Tariff quota administration

  • TRQs are applied by some countries. The EC is the most important trade group applying TRQs, discriminating between ACP and other imports;
  • Licenses are issued on a historical basis in the EC TRQ regime, with favourable treatment given to multinational companies based on a base period that results in the multinationals having some 80 percent of the licenses to import bananas into the Community,

Tariffs

  • In most developed countries, tariffs on bananas are quite low, generally in the range of 0-10 percent. Higher tariffs applied by some developed countries are hold-overs from earlier times when revenue gains were sought or domestic industries were to be protected (e.g. Japanese seasonal tariffs);
  • Many developing countries employ an array of tariffs to protect their own banana production;
  • Specific tariffs are commonly applied for bananas, creating problems of comparability over time and across countries. Convergence to ad valorem tariffs would improve transparency;
  • The greatest point of contention is EC discrimination through preferential access for ACP countries, which themselves are unhappy with the fact that there is discrimination among them due to the allocation of licenses to importers, who earn the economic rents of a restricted regime;
  • A commitment by the EC to definitively move to a "tariff only" regime for bananas in 2006 would go a long way to resolving the continued friction in world banana trade.

Domestic support

  • EC support to its banana producers is designed to protect the 18 percent of their banana consumption produced within the Community’s overseas territories. EC domestic support has grown almost five fold since 1992 to a point where it exceeds the prices received for fruit by producers; EC production continues to grow due to support, but developing countries have yet to make this a negotiating point;
  • Support provided in developing countries is traditionally low, in some measure due to general liberalisation reforms based on IMF structural adjustment packages, financial restraints etc. They are not affected by reduction commitments.

Food security

  • Bananas and plantains are the fourth most important food crop; 85 percent of production is consumed domestically in producing countries as food; the problem is inadequate internal distribution, underdeveloped regional trade and inadequate supply due to yield declines for plantains in particular in some countries where plantains/bananas are a staple food.

Environmental measures

  • Excessive use of agrochemicals on banana plantations has led to serious environmental damage and health problems in many production areas.
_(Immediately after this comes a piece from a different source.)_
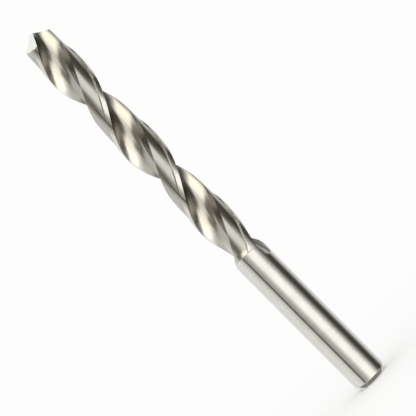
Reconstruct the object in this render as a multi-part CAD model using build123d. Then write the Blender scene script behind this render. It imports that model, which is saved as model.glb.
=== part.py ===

As a result, more sustainable modes of production have emerged and are being certified under voluntary programmes run by NGOs (e.g. eco-labelling, fair trade, and organic agriculture).

Food safety

  • Traceability programs requested by supermarkets are burdensome for some producers, notably smallholders; GMO traceability may eventually become a problem if and when there is a breakthrough in GM technology in bananas.

Rural development

  • Banana exports generate income for smallholders and plantation workers in rural areas of many developing countries; they provide direct and indirect jobs (e.g. packinghouses, input suppliers, transportation) to hundreds of thousands of people.